In my business (PPC), we speak in terms of two main metrics: market demand
(measured by potential revenue), and cost per acquisition. We can take just
about any company that has a large enough market demand, and run a profitable
campaign for them. The first month or two you should have a reasonable budget
to allow for testing of the market and optimization, and from then on it is
smoother sailing with reducing conversion costs.

To compete in PPC, you should have a pro work on it every day. I really
recommend outsourcing it if you dont have the time or knowledge. Costs in
India are probably much cheaper; around here it would run you 12% in
management fees (with a $1500-$2000 monthly minimum fee).

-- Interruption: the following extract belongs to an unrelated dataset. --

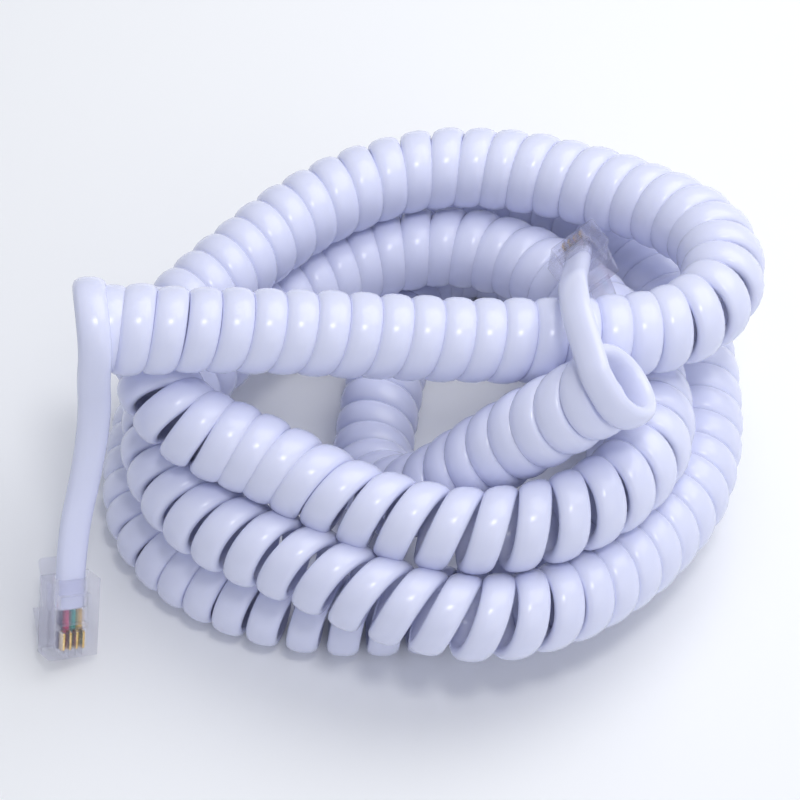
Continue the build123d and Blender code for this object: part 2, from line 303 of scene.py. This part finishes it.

If you think your business is worthy of targeting a large market, I guarantee
you that you can run a successful PPC campaign, while spending many thousands
of dollars a month in ads.

------
jvdmeij
In order to get sales, you need traffic of course. I would focus on two
channels at first and then look at others. This keeps you more focussed. These
channels would be SEO and SEA.

SEO: Start writing about your topic. Both on your own site, a blog and try to
get articles on external sites as well (build up the amount of links to your
site). Try to include as much relevant terms in your text.

SEA: Start with a small budget, and maybe even one instrument. Set up a
dedicated landingpage to point people clicking on the ads to. Keep it focussed
on that topic. There are a lot of good articles about landingpage layouts and
texts. Try to analyse the traffic coming from SEA and keep optimizing the
landingpage and the flow throughout the website to maximize the amount of
orders you get from this channel.

Hope this helps!

------
thar2012
I suggest first find your niche market then go for bigger market. who are your
target customers i.e. first time buyers or professionals. Each set of
customers have different kind of issues and need different way of marketing.